Israel wird Verstoß gegen internationales humanitäres Völkerrecht vorgeworfen
Den Vorschlag, den regelmäßigen politischen Dialog mit Israel auszusetzen, hatte Borrell den Mitgliedstaaten in der vergangenen Woche unterbreitet. Er begründet ihn mit Analysen, nach denen Israel im Zuge seiner Kriege im Nahen Osten gegen Menschenrechte und internationales humanitäres Völkerrecht verstößt.
„Die meisten Mitgliedstaaten hielten es für besser, die diplomatischen und politischen Beziehungen zu Israel fortzusetzen, sodass die Entscheidung – wie erwartet – nicht in Betracht gezogen wurde“, sagte er nach dem Ministertreffen. Er habe „alle Informationen auf den Tisch gelegt, die von vor Ort tätigen Organisationen zu erhalten seien“.
EU-Beamte betonen zu dem Vorstoß, dass es „nicht um einen Abbruch aller Kontakte, sondern um ein Einfrieren des politischen Dialogs“ gehe, der Teil eines sogenannten Assoziationsabkommens aus dem Jahr 2000 ist. Dieser sieht unter anderem einen regelmäßigen Austausch zur Stärkung der Beziehungen und zur Weiterentwicklung der Partnerschaft vor. „Das Aussetzen des Dialogs wäre damit vor allem ein symbolischer Schritt.“
Israel ist wegen der zahlreichen zivilen Opfer im Gazastreifen und der katastrophalen Versorgungslage der Menschen dort international massiv in die Kritik geraten. Vor dem Internationalen Gerichtshof (IGH) in Den Haag läuft eine von Südafrika erhobene Völkermord-Klage gegen Israel. Nach der Klage Südafrikas hatte der IGH im Januar Israel angewiesen, alle Handlungen gegen Palästinenser zu unterlassen, die unter die Völkermord-Konvention fallen könnten. Die israelische Regierung müsse sicherstellen, dass ihre Truppen keinen Genozid an den Palästinensern begehen, hieß es dabei.
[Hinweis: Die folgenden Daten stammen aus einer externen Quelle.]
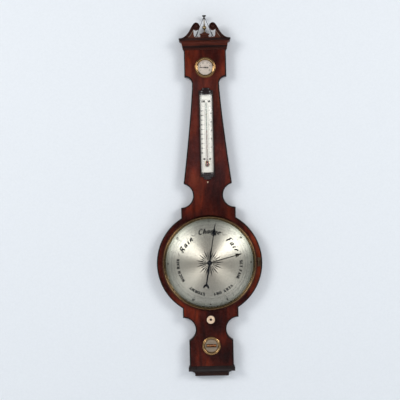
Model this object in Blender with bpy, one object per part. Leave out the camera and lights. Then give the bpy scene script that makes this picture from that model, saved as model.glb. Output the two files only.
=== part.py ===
"""Siphon-tube wheel barometer in a banjo case, with swan-neck pediment, hygrometer, thermometer,
engraved main dial, set hand worked from a bone knob, and spirit level.

Heights below are in millimetres from the centre of the main dial, x is to the right as seen from the
front, and y is depth: 0 is the flat back of the case (the wall) and negative y comes towards the viewer.
The finished frame is in metres, +Z up, with its origin on the wall plane at the top of the hanging wire.
"""
import math

import bmesh
import bpy
from mathutils import Vector

# ------------------------------------------------------------------ driving dimensions (mm)
HANG = 716.0            # top of the hanging wire above the dial centre
CASE_T = 30.0           # thickness of the case board
VENEER_F, VENEER_B = -31.5, -30.3
STRING_W = 3.2          # width of the ebonised edge stringing
GAP = 0.3               # clearance kept between pieces that touch

R_CASE = 153.0          # round of the case
BLOCK_X = 60.9          # half width of the head block
FOOT_X = 63.8           # half width of the lower block
SHOULDER_UP_X, SHOULDER_LO_X = 79.0, 80.5
Z_TOP, Z_BOTTOM = 651.7, -314.0

R_DIAL = 127.0
DIAL_F, DIAL_B = -31.8, -30.3
R_BEZEL_OUT, R_BEZEL_IN = 139.0, 125.0
BEZEL_B = -32.1
R_SCREWS = 120.5

HAND_REST_DEG = 9.3     # clockwise from the top of the dial
SET_REST_DEG = 75.2

PULLEY_R = 7.04         # thread centre radius: 38.1 mm of float travel over the 310 degree scale
TUBE_Y = -13.6          # plane of the siphon tube
SHORT_X, LONG_X = PULLEY_R, 27.5
TUBE_RO, TUBE_RI, MERC_R = 4.5, 3.2, 2.9
Z_SHORT_OPEN, Z_BEND, Z_LONG_TOP = -20.0, -240.0, 600.0
Z_MERC_SHORT = -195.0
Z_MERC_LONG = Z_MERC_SHORT + 29.59 * 25.4

MODULE, N_CROWN, N_PINION = 0.7, 24, 8
R_CROWN, R_PINION = MODULE * N_CROWN / 2, MODULE * N_PINION / 2
ROD_Y = -23.8
Z_KNOB = -164.7

Z_HYGRO = 567.5
Z_LEVEL = -240.4
TH_LO, TH_HI = 242.0, 509.0

AXIS_DOOR = (-17.15, -1.5)      # x, y of the back door's hinge axis
AXIS_BEZEL = (141.4, -34.4)     # x, y of the bezel's hinge axis

# ------------------------------------------------------------------ clear the scene
for o in list(bpy.data.objects):
    bpy.data.objects.remove(o, do_unlink=True)


def world(p):
    return Vector((p[0], p[1], p[2] - HANG)) * 0.001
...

Israelischer Vernichtungskrieg in Gaza
Israel hatte nach dem Vergeltungsschlag der palästinensischen Widerstandsorganisation Hamas am 7. Oktober 2023 einen Vernichtungskrieg in Gaza gestartet. Erklärtes Ziel ist die Zerschlagung der Hamas, doch es wurden bislang Zehntausende Zivilisten getötet.
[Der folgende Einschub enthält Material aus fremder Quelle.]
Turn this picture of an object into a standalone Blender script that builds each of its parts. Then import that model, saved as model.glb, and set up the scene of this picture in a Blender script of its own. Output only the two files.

Humanitäre Hilfslieferungen werden von Israel behindert. Fast zwei Millionen Menschen wurden gezwungen, in den Süden zu flüchten. Doch auch dort sind sie israelischen Angriffen ausgesetzt. Zudem herrscht eine akute Hungerkrise, die Hungertote fordert.
Nach palästinensischen Angaben wurden in Gaza seit dem 7. Oktober 2023 mehr als 43.800 Menschen getötet und mehr als 103.600 verletzt. Die Zahl könnte weit höher sein, da noch viele Tote unter den Trümmern liegen und nicht geborgen werden können. Beim Großteil der Todesopfer handelt es sich laut örtlichen Berichten um Frauen und Kinder.